[Start of Data shown]

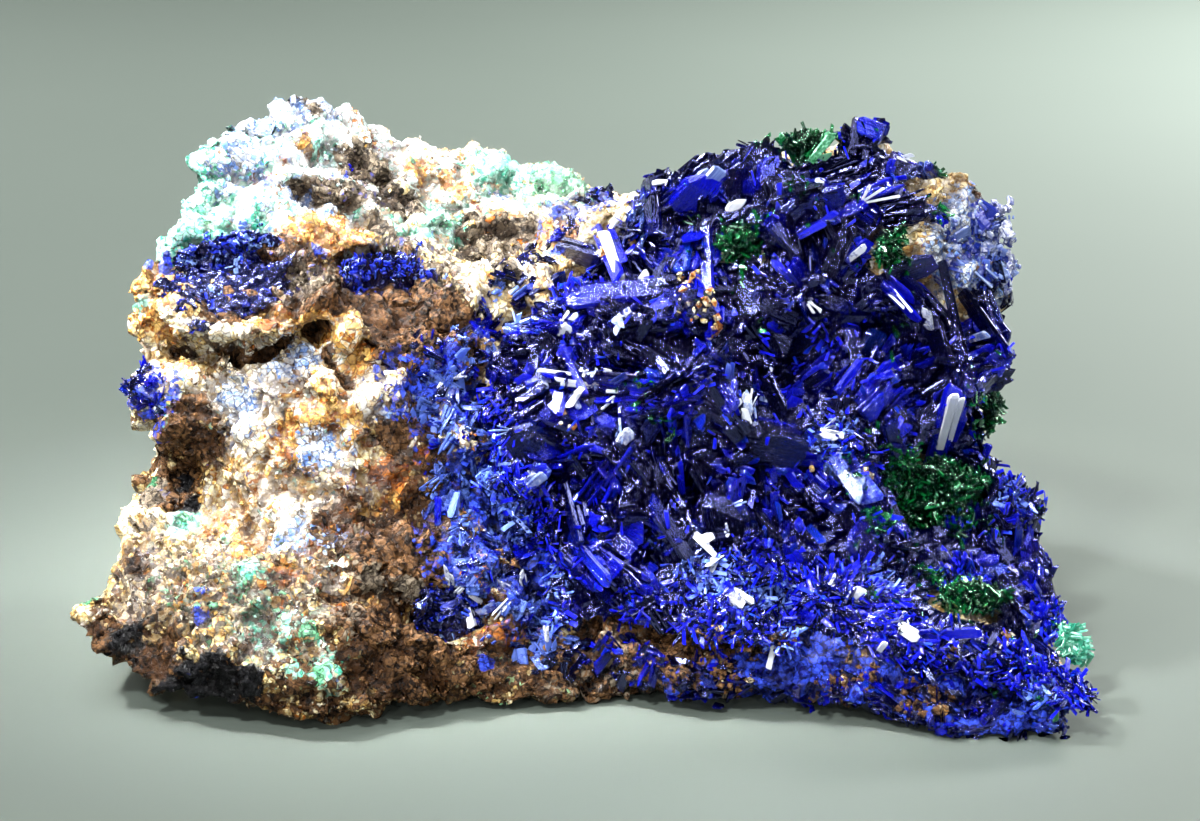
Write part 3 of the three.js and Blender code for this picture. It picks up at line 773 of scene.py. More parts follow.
class Nodes:
    """Makes the nodes of one material."""

    def __init__(self, name: str) -> None:
        """Starts an empty material.

        Args:
            name: Its name.
        """
        self.material = bpy.data.materials.new(name)
        self.material.use_nodes = True
        self.tree = self.material.node_tree
        self.tree.nodes.clear()
        self.place = self.node("TexCoord").outputs["Object"]

    def feed(self, socket: Socket, value: Socket | float | Sequence[float]) -> None:
        """Links a socket, or sets its value.

        Args:
            socket: The socket.
            value: What it is linked to, or its value.
        """
        if isinstance(value, bpy.types.NodeSocket):
            self.tree.links.new(value, socket)
        else:
            socket.default_value = value

    def node(self, kind: str, **inputs: Socket | float | Sequence[float]) -> bpy.types.Node:
        """Makes a node.

        Args:
            kind: Its kind.
            inputs: What its inputs are fed, with _ for a space in their names.

        Returns:
            The node.
        """
        node = self.tree.nodes.new(f"ShaderNode{kind}")
        for name, value in inputs.items():
            self.feed(node.inputs[name.replace("_", " ")], value)
        return node

    def attribute(self, name: str, output: str = "Fac") -> Socket:
        """What the mesh keeps under a name."""
        node = self.node("Attribute")
        node.attribute_name = name
        return node.outputs[output]

    def noise(self, size: float, detail: float = 2.0, vector: Socket | None = None, rough: float = 0.55) -> Socket:
        """Cloudy noise, 0 to 1, with clouds of a size in millimetres where the vector is the place."""
        values = {"Scale": 1 / (size * MM), "Detail": detail, "Roughness": rough, "Vector": vector or self.place}
        return self.node("TexNoise", **values).outputs["Fac"]

    def cells(self, size: float, vector: Socket, feature: str = "F1") -> bpy.types.Node:
        """Cells of a size in millimetres, as the node that finds them."""
        node = self.node("TexVoronoi", Scale=1 / (size * MM), Vector=vector)
        node.feature = feature
        return node

    def parts(self, colour: Socket) -> tuple[Socket, Socket, Socket]:
        """The three numbers of a colour."""
        return tuple(self.node("SeparateColor", Color=colour).outputs)

    def reckon(self, operation: str, *values: Socket | float) -> Socket:
        """What a Math node makes of some values."""
        return self.combined("Math", operation, values)

    def reckon_vector(self, operation: str, *values: Socket | Sequence[float]) -> Socket:
        """What a Vector Math node makes of some values."""
        return self.combined("VectorMath", operation, values)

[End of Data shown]

*Goal*. Each line above must be printed exactly as it appears.

*Written response*.
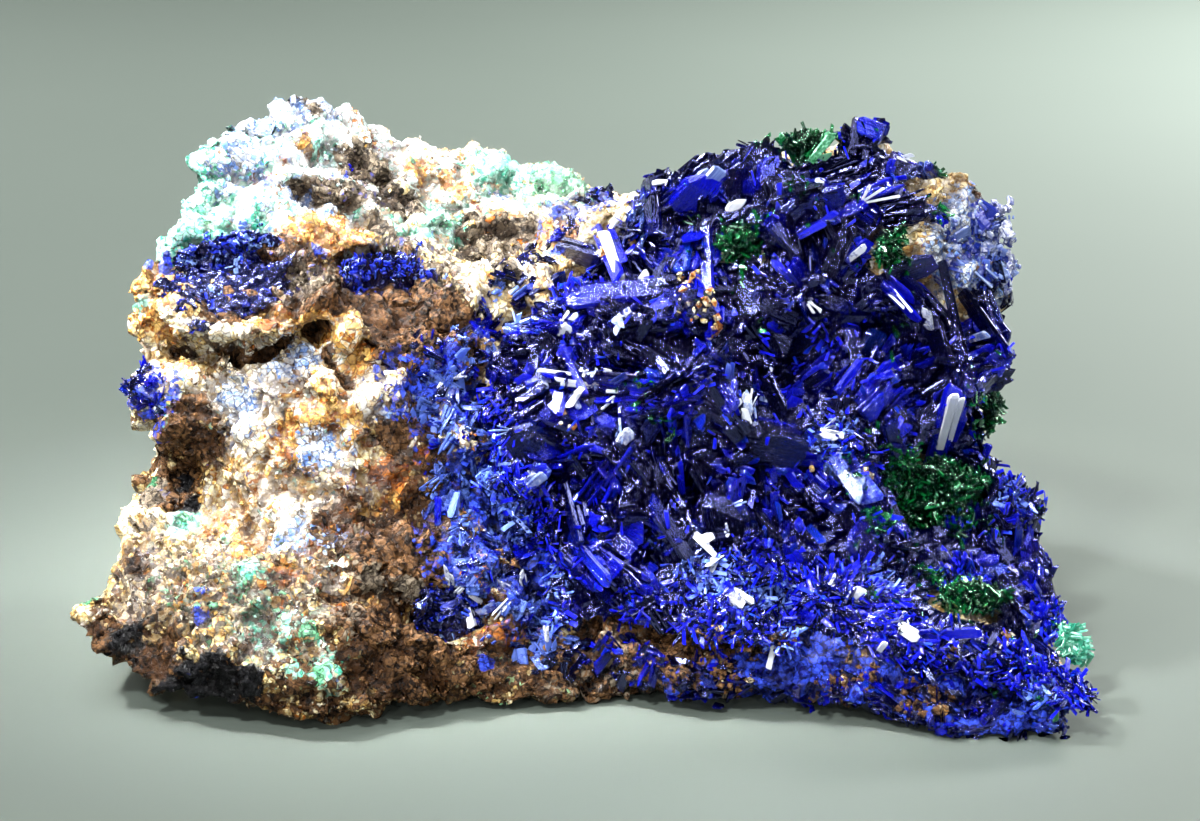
Write part 3 of the three.js and Blender code for this picture. It picks up at line 773 of scene.py. More parts follow.
class Nodes:
    """Makes the nodes of one material."""

    def __init__(self, name: str) -> None:
        """Starts an empty material.

        Args:
            name: Its name.
        """
        self.material = bpy.data.materials.new(name)
        self.material.use_nodes = True
        self.tree = self.material.node_tree
        self.tree.nodes.clear()
        self.place = self.node("TexCoord").outputs["Object"]

    def feed(self, socket: Socket, value: Socket | float | Sequence[float]) -> None:
        """Links a socket, or sets its value.

        Args:
            socket: The socket.
            value: What it is linked to, or its value.
        """
        if isinstance(value, bpy.types.NodeSocket):
            self.tree.links.new(value, socket)
        else:
            socket.default_value = value

    def node(self, kind: str, **inputs: Socket | float | Sequence[float]) -> bpy.types.Node:
        """Makes a node.

        Args:
            kind: Its kind.
            inputs: What its inputs are fed, with _ for a space in their names.

        Returns:
            The node.
        """
        node = self.tree.nodes.new(f"ShaderNode{kind}")
        for name, value in inputs.items():
            self.feed(node.inputs[name.replace("_", " ")], value)
        return node

    def attribute(self, name: str, output: str = "Fac") -> Socket:
        """What the mesh keeps under a name."""
        node = self.node("Attribute")
        node.attribute_name = name
        return node.outputs[output]

    def noise(self, size: float, detail: float = 2.0, vector: Socket | None = None, rough: float = 0.55) -> Socket:
        """Cloudy noise, 0 to 1, with clouds of a size in millimetres where the vector is the place."""
        values = {"Scale": 1 / (size * MM), "Detail": detail, "Roughness": rough, "Vector": vector or self.place}
        return self.node("TexNoise", **values).outputs["Fac"]

    def cells(self, size: float, vector: Socket, feature: str = "F1") -> bpy.types.Node:
        """Cells of a size in millimetres, as the node that finds them."""
        node = self.node("TexVoronoi", Scale=1 / (size * MM), Vector=vector)
        node.feature = feature
        return node

    def parts(self, colour: Socket) -> tuple[Socket, Socket, Socket]:
        """The three numbers of a colour."""
        return tuple(self.node("SeparateColor", Color=colour).outputs)

    def reckon(self, operation: str, *values: Socket | float) -> Socket:
        """What a Math node makes of some values."""
        return self.combined("Math", operation, values)

    def reckon_vector(self, operation: str, *values: Socket | Sequence[float]) -> Socket:
        """What a Vector Math node makes of some values."""
        return self.combined("VectorMath", operation, values)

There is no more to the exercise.